Since I sort of have some free time on my hands and can job hunt just as easily crashed on a couch as I can at home, I took off for Portland yesterday, and am now hanging out with my brother. It’s been good: good company, good food, and good hangouts. We’re currently at a place called the Urban Grind, which is a rather expansive coffee house, with an interesting mix of industrial aesthetic (it’s in a reconditioned warehouse space), and “kid friendliness” (they have two rooms explicitly for the little tykes to go play, which I gotta say is pretty cool).
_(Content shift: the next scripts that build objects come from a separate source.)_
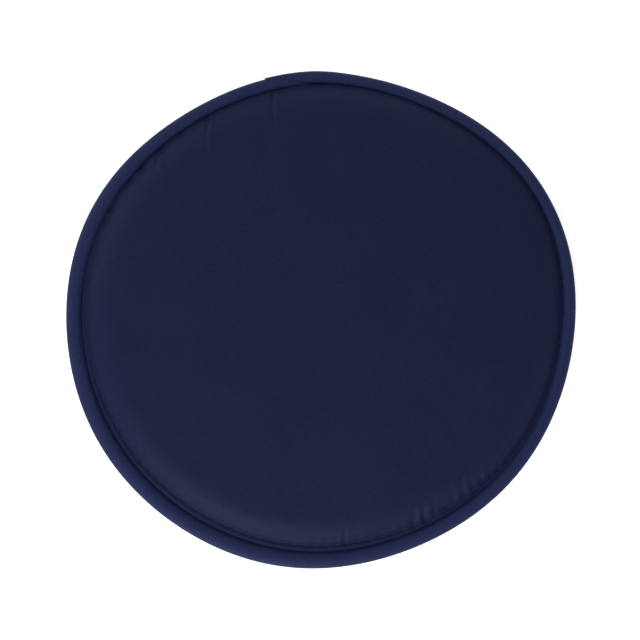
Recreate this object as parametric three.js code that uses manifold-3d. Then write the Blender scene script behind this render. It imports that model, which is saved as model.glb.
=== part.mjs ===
// A round piped seat pad: two cloth panels sewn together round a foam disc, with a corded piping in the
// seam. Millimetres, +Z up, resting on z = 0, with +Y towards the back, where the piping's ends meet.
// Section outlines are (radius, height) points, turned about +Z.
import * as THREE from "three";
import { mergeVertices } from "three/addons/utils/BufferGeometryUtils.js";
import Module from "manifold-3d";

// Fits
const GAP = 0.3; // clearance between pieces that touch
const SEGMENTS = 48; // steps round the pad

// Filling
const FOAM_THICKNESS = 20;
const FOAM_TOP_ROUNDING = 20; // how far in from the foam's side its upper edge is pressed round
const FOAM_BASE_ROUNDING = 12;
const TOP_WADDING = 5;
const BOTTOM_WADDING = 3;

// Cover
const CLOTH = 0.6;
const SEAM_RADIUS = 166.5; // where the panels are sewn to the piping
const SEAM_HEIGHT = 12.5;
const ALLOWANCE = 12; // cloth turned in beyond the seam
const TOP_LEDGE = 5.5; // the flat stitched rim of the top panel
const TOP_SHOULDER = 39.5; // from that rim to the flat of the pad
const BASE_LEDGE = 2.5; // the same rim on the bottom panel, which has no stitching to show
const BASE_SHOULDER = 26;

// Piping
const CORD_DIAMETER = 6.8;
const CORD_END_GAP = 1.6; // between the cord's two ends
const LAP_ANGLE = 98; // degrees from +X, where the piping's ends meet
const LAP_SLANT = 72; // degrees between the cut across the piping and the pad's radius there

// Sewing
const THREAD = 0.4;
const SEAM_STITCH_INSET = 1.5; // from the seam's edge to the hidden stitching
const TOP_STITCH_INSET = 3.4; // from the seam's edge to the visible stitching, on average
const TOP_STITCH_DRIFT = 1.2; // how far the visible stitching swings in and out on its way round
const TOP_STITCH_DRIFT_AT = 269; // degrees from +X, where it lies furthest in
const CLOSING_AT = 90; // degrees from +X, the middle of the stretch that is sewn shut by hand
const CLOSING_SPAN = 60;

// The rim isn't a true circle. Each lobe is [how many round the rim, swing in mm, degrees from +X]
const WANDER = [
  [2, 3.2, 14],
  [3, 1.0, 30],
  [5, 0.6, 25],
  [6, 0.6, 29],
];

// Steps along the rounded stretches of an outline
const SHOULDER_STEPS = 5;
const FOLD_STEPS = 3;
const CASING_STEPS = 9;
const THREAD_SIDES = 5;
const KNIFE_STEPS = 8;

// Worked out from the sizes above: heights, then the sewn edge, then the piping
const foamBase = CLOTH + GAP + BOTTOM_WADDING + GAP;
const foamTop = foamBase + FOAM_THICKNESS;
const padTop = foamTop + GAP + TOP_WADDING + GAP + CLOTH;
const lipFace = GAP / 2 + CLOTH; // from the seam's height to the outer face of either lip
const foldRoom = GAP + THREAD + GAP; // space inside a folded edge, where the seam's thread lies
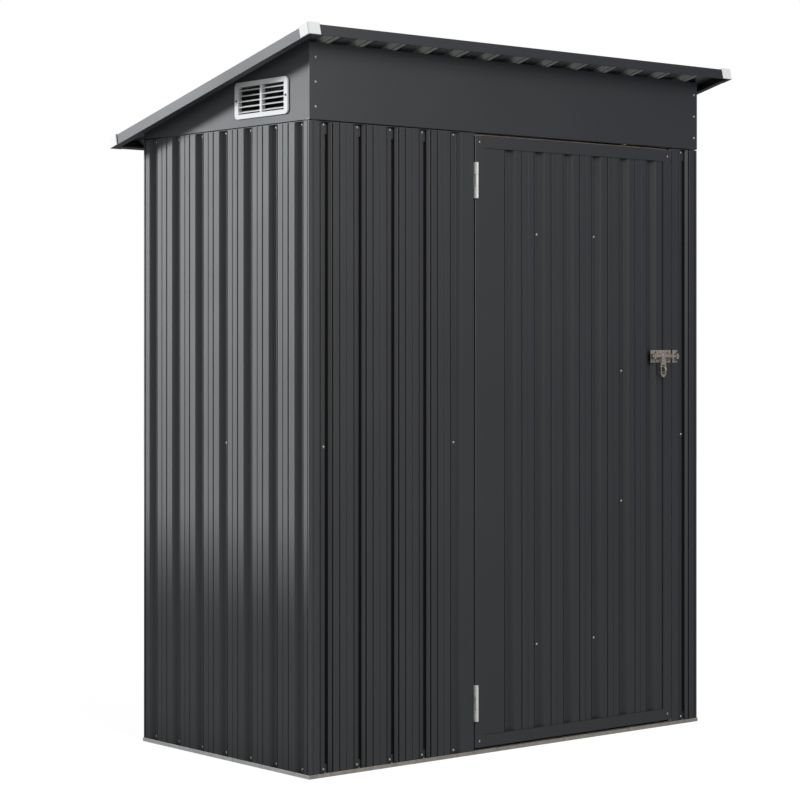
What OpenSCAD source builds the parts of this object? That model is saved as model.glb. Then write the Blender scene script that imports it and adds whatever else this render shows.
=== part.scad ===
// Metal storage shed with a lean-to roof, high side at the front.
// Ribbed steel sheets on folded rails, one door hung on the left,
// a slide bolt with a tongue that drops over a staple.
// Millimetres. +Z up, the front faces -Y, +X to the right of a person who looks at the door.
// Origin: on the ground, below the middle of the whole shed.

/* [Walls] */
// outer width of the wall sheets
wall_w = 1390; // [1100:10:2200]
// outer depth of the wall sheets
wall_d = 730; // [560:10:1600]
// height of the walls' top rails above the ground
wall_h = 1622; // [1300:1:2100]
// thickness of the sheets
sheet_t = 1.2; // [0.8:0.1:2]

/* [Ribbed sheet] */
// distance from groove to groove
groove_pitch = 107; // [80:1:140]
// width of a groove at the face of the sheet
groove_mouth = 33; // [20:1:50]
// width of a groove's floor
groove_floor = 15; // [8:1:24]
// smallest distance from a corner to the middle of the first groove
groove_edge = 36; // [30:1:60]
// depth of a groove
groove_d = 12; // [6:0.5:16]
// width of the shallow recess in the middle of each flat
swage_w = 20; // [10:1:30]
// depth of that recess
swage_d = 1.8; // [0.4:0.1:3]
// smallest flat between a sheet's edge and its first groove
edge_flat = 12; // [6:0.5:20]

/* [Rails] */
// thickness of the folded rails, posts and straps
rail_t = 1.2; // [1:0.1:2]
// height of the base rail's outer lip
base_lip_h = 10; // [6:1:20]
// height of the rails' inner legs
rail_leg_h = 30; // [20:1:50]
// how far the base rail stands out past the wall
base_proud = 2; // [1.5:0.5:5]
// height of the header strip that hangs behind the door's top
header_h = 34; // [20:1:60]
// length of the legs of the posts, where the flat beside them is wide enough
post_leg = 24; // [16:1:33]
// height of the middle straps above the ground
strap_z = 817; // [600:1:1000]
// width of the straps
strap_w = 30; // [20:1:50]

/* [Roof] */
// slope of the roof in degrees
roof_slope = 14.1; // [8:0.1:20]
// height of the closing strip between the back wall and the roof
back_strip_h = 10; // [6:1:40]
// how far the roof reaches past the front wall, along the slope
front_overhang = 76; // [40:1:160]
// how far the roof reaches past the back wall, along the slope
back_overhang = 76; // [40:1:160]
// how far the roof reaches past each side wall
side_overhang = 59; // [30:1:120]
// height of the roof's edge trim
trim_h = 28; // [24:1:50]
// width of the edge trim's flanges
trim_flange = 20; // [12:1:30]
// length of each leg of the corner caps
cap_l = 34; // [30:1:60]
// thickness of the corner caps
cap_t = 3; // [2:0.5:5]
// width of the two beams under the roof
beam_w = 24; // [16:1:40]
// height of the two beams under the roof
beam_h = 22; // [16:1:24]

/* [Door] */
// door's left edge, measured from the left wall's outside
door_x = 546.5; // [200:0.5:700]
// width of the door
door_w = 736; // [500:1:900]
// clearance above the door, under the top rail
door_top_gap = 5.5; // [5:0.5:10]
// clearance under the door, above the base rail's lip
door_bottom_gap = 7; // [5:0.5:12]
// clearance between the door's edges and the wall sheets
door_side_gap = 5; // [5:0.5:8]
// width of the door frame's face
frame_w = 31; // [24:1:45]
// depth of the door frame
frame_d = 16.4; // [16:0.2:25]
// first groove of the door's sheet, from the door's left edge
door_groove_x = 125; // [60:1:200]
// distance of the door's cross straps from its top and bottom edges
door_strap_in = 251; // [150:1:400]

/* [Hinges] */
// outer radius of the hinge knuckles
knuckle_r = 4.5; // [3.5:0.1:7]
// radius of the hinge pin
hinge_pin_r = 2; // [1.5:0.1:3]
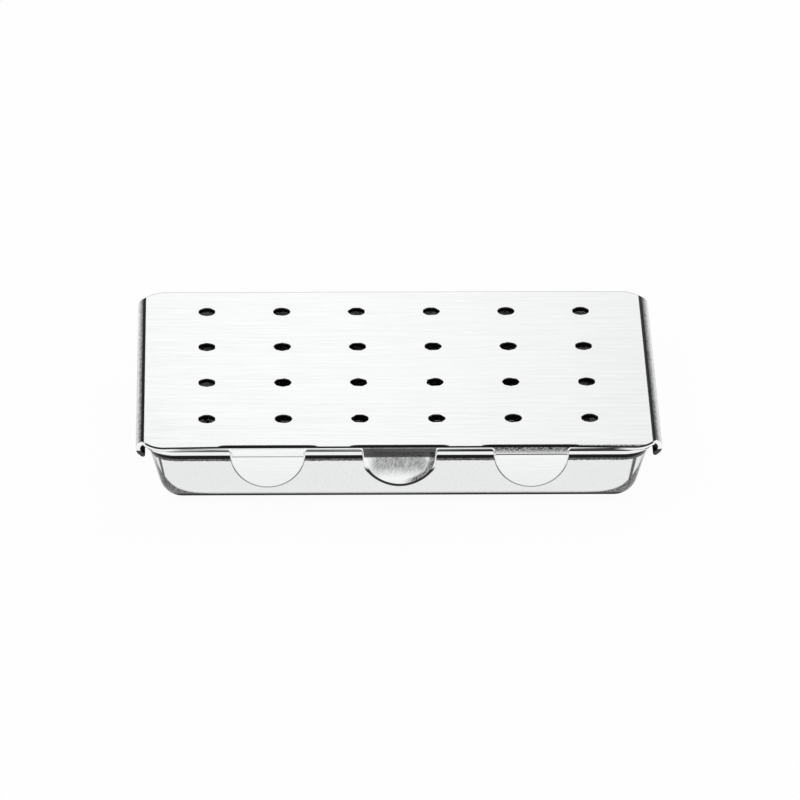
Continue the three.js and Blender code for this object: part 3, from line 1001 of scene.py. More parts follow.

It’s kind of empty at the moment (the evening on a Saturday), but the music is good (Radiohead’s new album at the moment), and they have a nice Rooibos-based chai that I’m on my second large cup of. The wireless is kinda corporate: two networks, one “free” but with the occasional web-redirect to an ad, or a “premium” (pay) network with a fatter pipe and no ads. I don’t mind clicking past an ad every once in a while, personally.

I promised to take Anna to the airport next week, otherwise I’d be sorely tempted to just keep couch surfing for a while. I really want to hit the road for a while, though I know I can’t really afford it, but the prospect of couch surfing in different towns, seeing if one appeals to me to move to or find a job in… well, it’s more than mildly appealing to me. A thought I’ve had (I don’t know how feasible it is), is to put in my month notice on my apartment, sell off as much as I can, put the rest in storage, and then go look for places to be. I’d need money for gas, and food, and I’d need to line up a few places to stay first before it starts to look realistic, but that’s not that much in the grand scheme of things. How long can I stretch that while I find work and the path I want to walk next?

Don’t get me wrong: I’d love to get a more permanent (and livable) job with the game industry. In particular, a role as an associate producer sounds really appealing right now. It’s the primary focus of the positions I’m applying for (though not all). Of course, there’s a part of me that wants to just go do random other stuff for a while. Take some other job that covers the basics, but is in Hawaii, or Guam, or Japan, or somewhere in Europe. Learn to surf. Learn some more languages. Spend a few months to a year in a place, and then pick up and do something else (or even a similar thing) somewhere else. Does that provide stability, or savings, or a home? No, not really. That’s sort of alright, though, if it brings a sense of wonder and exploration with it. It’s not boring. It’s not a cubicle, it’s not 2.5 kids and two mortgages, it’s not the rat race, even if only for a little while.

The most satisfying moments in my life have been the times where I veered off the path and did my own thing.